What’s worth remembering
- Trusted Advisor checks account configuration; Compute Optimizer checks workload utilisation. Misconfiguration vs shape, different data in, different advice out.
- Full Trusted Advisor needs Business Support or higher. The free tier is 7 security checks plus service limits. Every interesting cost check is behind the Support tier.
- Compute Optimizer is free and opt-in from the management account. Enable it org-wide on day one; the 14-day clock starts as soon as it’s on.
- Memory metrics unlock real right-sizing. CPU-only recommendations will down-size RAM-bound workloads incorrectly. Install the CloudWatch agent and publish
mem_used_percenton anything that matters. - Enhanced infrastructure metrics extends the window to 93 days. For workloads with monthly or quarterly peaks, the 14-day default is too short. Enable it on production.
performanceRiskis the decision lever. Risk 1-2 Over-provisioned recommendations are low-stakes. Risk 3+ deserve a human look before implementation.- Trusted Advisor and Compute Optimizer agree more often than they disagree. When they agree, act; when they disagree, CO’s longer look-back and memory awareness usually makes it the more reliable voice.
- The Support API is
us-east-1only. Global service, single endpoint. Automation that pulls Trusted Advisor data needs to know it lives there regardless of which Region the findings concern.

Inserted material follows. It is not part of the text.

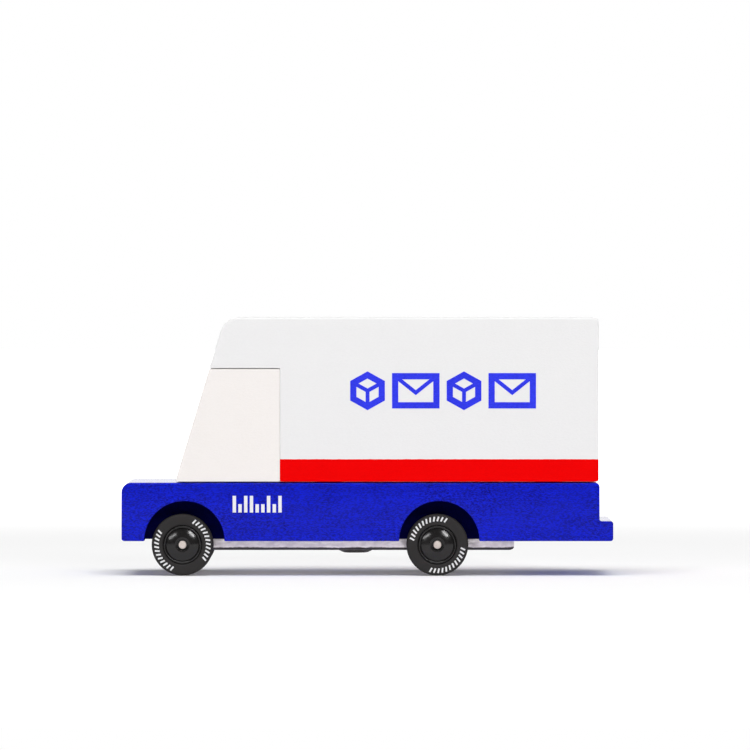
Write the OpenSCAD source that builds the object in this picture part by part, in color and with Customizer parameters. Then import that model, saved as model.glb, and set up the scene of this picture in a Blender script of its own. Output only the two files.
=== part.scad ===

Trusted Advisor is the account-level misconfiguration detector with a cost-pillar side gig; Compute Optimizer is the per-workload right-sizing engine that actually tells you what to run instead. Neither replaces the other. Both together, feeding a monthly cost-review cadence, are the foundation most FinOps programmes end up building, one bill, two advisors, each speaking about the layer they know best.